The young lieutenant is now Major Grant, V.C., having been gazetted two months after his dashing exploit; and it is pleasing to note that every one of his men who survived the march were also decorated, receiving the Indian Order of Merit for their devotion and heroism.
CHAPTER XXVI.
HOW SURGEON-CAPTAIN WHITCHURCH WON FAME.
There was some consternation in the quaint-looking, five-towered fort at Chitral on the evening of the 3rd of March 1895. Sher Afzul, the usurping chief of the little mountainous state in the north-west of India, was approaching with a large force, and some two hundred of the 4th Cashmere Rifles had gone out under Captain Townshend to try conclusions with the rebels. After several hours’ brisk fighting in the villages nestling at the foot of the hills, the troops had withdrawn to the fort, but some men of one section still remained to be accounted for.
Captain Baird, with about a dozen Ghurkhas, had not returned. He was lying somewhere out in the darkness, on the hillside, where the white-robed Chitralis were still firing. And with him was Surgeon-Captain Whitchurch, who had bravely hastened to his assistance on hearing that the captain was wounded.
“Where is Whitchurch? Where is Baird?” Captain Gurdon and the other members of the little garrison asked the question of each other anxiously from time to time, hoping that the missing men had found their way into the fort. The surgeon especially was needed, for Captain Townshend’s reconnoitring party had brought many wounded back with them. But the answer still came, with an ominous shake of the head, “Not in yet.”
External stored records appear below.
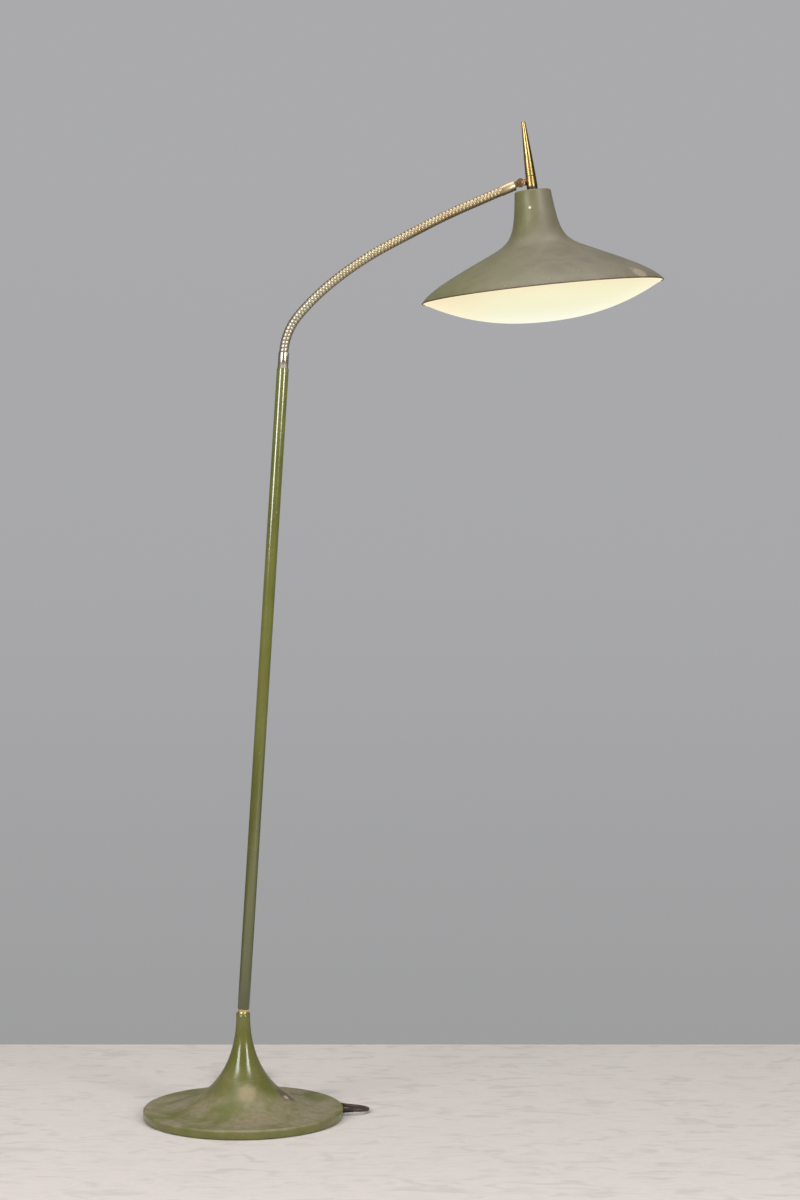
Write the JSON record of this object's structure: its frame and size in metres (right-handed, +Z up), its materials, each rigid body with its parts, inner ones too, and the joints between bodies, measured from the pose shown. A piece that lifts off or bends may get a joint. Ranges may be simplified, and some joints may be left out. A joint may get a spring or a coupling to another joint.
{
  "type": "adjustable arm floor lamp",
  "caption": "Floor lamp with a weighted trumpet base, leaning post, gooseneck arm and a tilting spun shade with diffuser bowl and cone knob.",
  "frame": {"origin": "centre of the round base's underside, on the floor", "axes": "+Z up, +X from the base towards the shade, the arm lies in the XZ plane"},
  "size_m": [0.6899, 0.5155, 1.3215],
  "materials": {
    "olive_paint": "worn olive enamel, satin",
    "shade_paint": "dusty taupe-olive enamel, satin, white inside",
    "cast_iron": "rough cast",
    "steel": "zinc plated",
    "brass": "polished, aged",
    "nickel": "polished nickel plate, worn",
    "hose_nickel": "wound wire, nickel plate worn to brass",
    "felt": "pressed wool felt",
    "rubber": "matt",
    "cord_jacket": "smooth brown jacket",
    "plug_brown": "moulded",
    "black_plastic": "moulded",
    "ceramic": "glazed porcelain",
    "bulb_glass": "frosted",
    "diffuser": "opal acrylic, satin"
  },
  "bodies": {
    "stand": {"base_shell": "olive_paint", "base_weight": "cast_iron", "bottom_plate": "steel", "plate_screws": "steel", "felt_pad": "felt", "tie_rod": "steel", "tie_washer": "steel", "tie_nut": "steel", "neck_bush": "steel", "brass_ring": "brass", "post_foot": "brass", "post_tube": "olive_paint", "post_cap": "brass", "lower_ferrule": "nickel", "base_lead": "cord_jacket", "cord_relief": "rubber", "supply_cord": "cord_jacket", "cord_hank": "cord_jacket", "cord_tail": "cord_jacket", "hank_tie": "rubber", "plug_body": "plug_brown", "plug_pins": "brass", "gooseneck_1": "hose_nickel"},
    "arm_1": {"gooseneck_2": "hose_nickel"},
    "arm_2": {"gooseneck_3": "hose_nickel"},
    "arm_3": {"gooseneck_4": "hose_nickel"},
    "arm_4": {"gooseneck_5": "hose_nickel"},
    "arm_5": {"gooseneck_6": "hose_nickel"},
    "arm_tip": {"gooseneck_7": "hose_nickel", "upper_ferrule": "nickel", "swivel_arm_half": "brass", "swivel_screw": "steel", "swivel_nut": "steel"},
    "head": {"swivel_head_half": "brass", "hub": "brass", "seat_washer": "black_plastic", "cap_gasket": "rubber", "shade": "shade_paint", "cap_shim": "steel", "cap_nut": "steel", "stem_nipple": "steel", "rotary_switch": "black_plastic", "socket_cap": "brass", "socket_insulator": "ceramic", "socket_shell": "brass", "screw_shell": "brass", "centre_contact": "brass", "bulb_base": "steel", "bulb_glass": "bulb_glass", "diffuser_clips": "steel"},
    "switch_knob": {"knob": "brass", "knob_shaft": "steel", "knob_set_screw": "steel"},
    "diffuser_bowl": {"diffuser": "diffuser"}
  },
  "joints": [
    {"name": "arm_bend_1", "type": "hinge", "parent": "stand", "child": "arm_1", "pos_m": [0.07512, 0, 1.06701], "axis": [0, 1, 0], "range_deg": [-24, 24]},
    {"name": "arm_swing_1", "type": "hinge", "parent": "arm_1", "child": "arm_2", "pos_m": [0.11197, 0, 1.10431], "axis": [-0.6475, 0, 0.7621], "range_deg": [-24, 24]},
    {"name": "arm_bend_2", "type": "hinge", "parent": "arm_2", "child": "arm_3", "pos_m": [0.15396, 0, 1.13578], "axis": [0, 1, 0], "range_deg": [-24, 24]},
    {"name": "arm_swing_2", "type": "hinge", "parent": "arm_3", "child": "arm_4", "pos_m": [0.19924, 0, 1.16229], "axis": [-0.4594, 0, 0.8882], "range_deg": [-24, 24]},
    {"name": "arm_bend_3", "type": "hinge", "parent": "arm_4", "child": "arm_5", "pos_m": [0.24588, 0, 1.18641], "axis": [0, 1, 0], "range_deg": [-24, 24]},
    {"name": "arm_swing_3", "type": "hinge", "parent": "arm_5", "child": "arm_tip", "pos_m": [0.29331, 0, 1.20889], "axis": [-0.3963, 0, 0.9181], "range_deg": [-24, 24]},
    {"name": "head_tilt", "type": "hinge", "parent": "arm_tip", "child": "head", "pos_m": [0.36777, 0, 1.24103], "axis": [0, -1, 0], "range_deg": [0, 50]},
    {"name": "switch_turn", "type": "hinge", "parent": "head", "child": "switch_knob", "pos_m": [0.38368, 0, 1.23112], "axis": [-0.1374, 0, 0.9905], "continuous": true},
    {"name": "diffuser_drop", "type": "slide", "parent": "head", "child": "diffuser_bowl", "axis": [0.1011, 0, -0.9949], "range_m": [0, 0.06]}
  ]
}
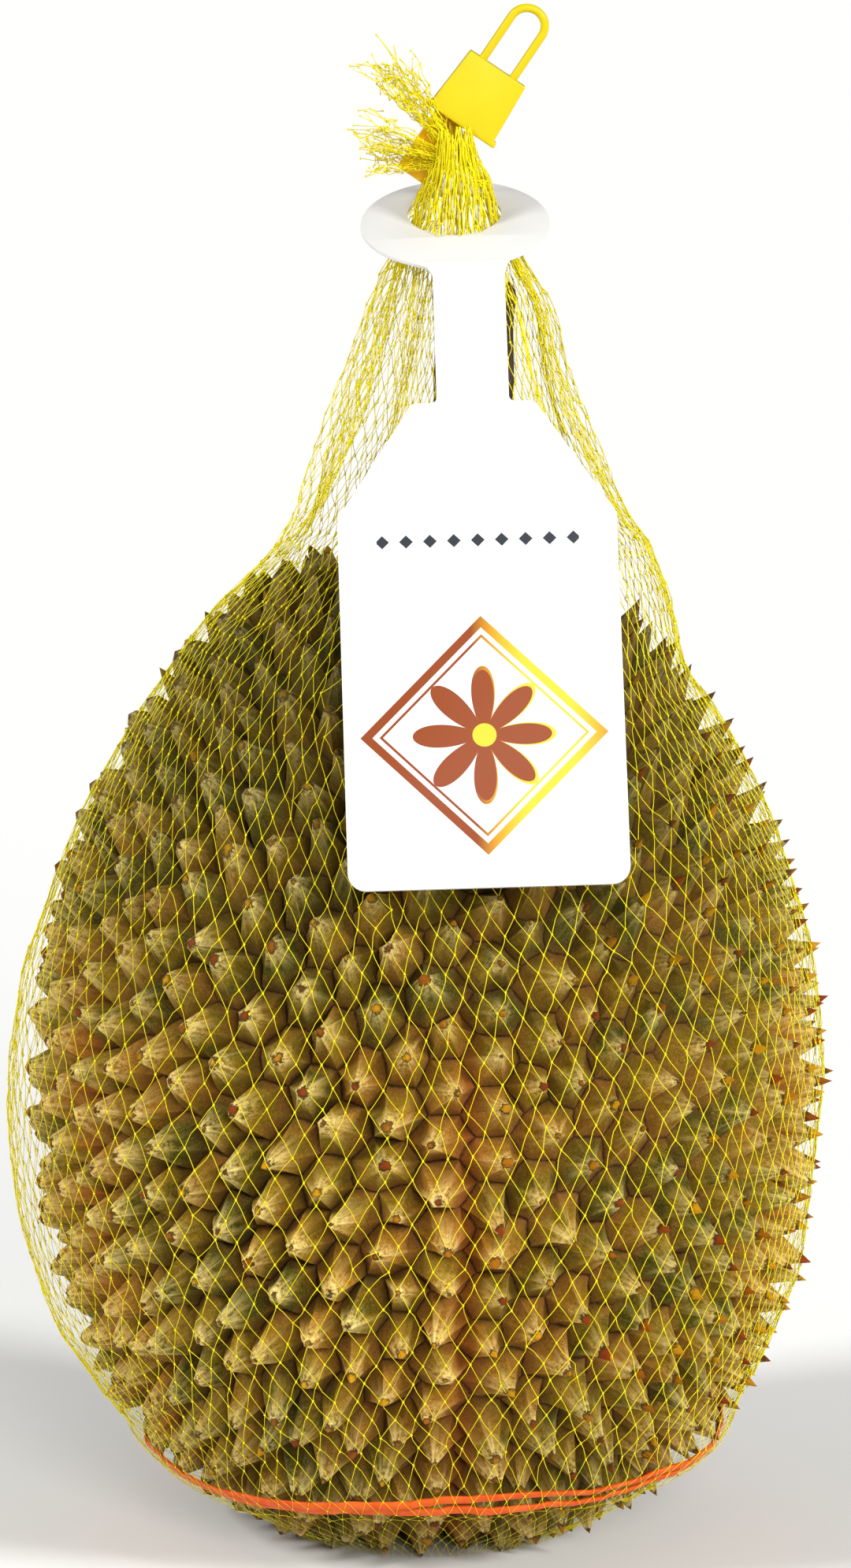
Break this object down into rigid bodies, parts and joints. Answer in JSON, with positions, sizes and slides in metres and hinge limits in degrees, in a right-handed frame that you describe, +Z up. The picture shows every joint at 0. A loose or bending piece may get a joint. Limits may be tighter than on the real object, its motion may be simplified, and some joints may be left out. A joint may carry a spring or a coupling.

In the meantime, while the occupants of the fort set about preparing for the expected siege, the few stars that were beginning to peep out of the clouded sky looked down upon a strange scene in a little orchard nearly two miles away from the fort. There, under the trees, a wounded officer was being bandaged by the skilful hands of another who bent over him, a dozen sepoys and four stretcher-bearers standing patiently by.
The operation finished, the sufferer was lifted tenderly into a dhoolie. Then two bearers raised it from the ground, the escort ranged itself alongside, and the little party started out for the road leading to the fort.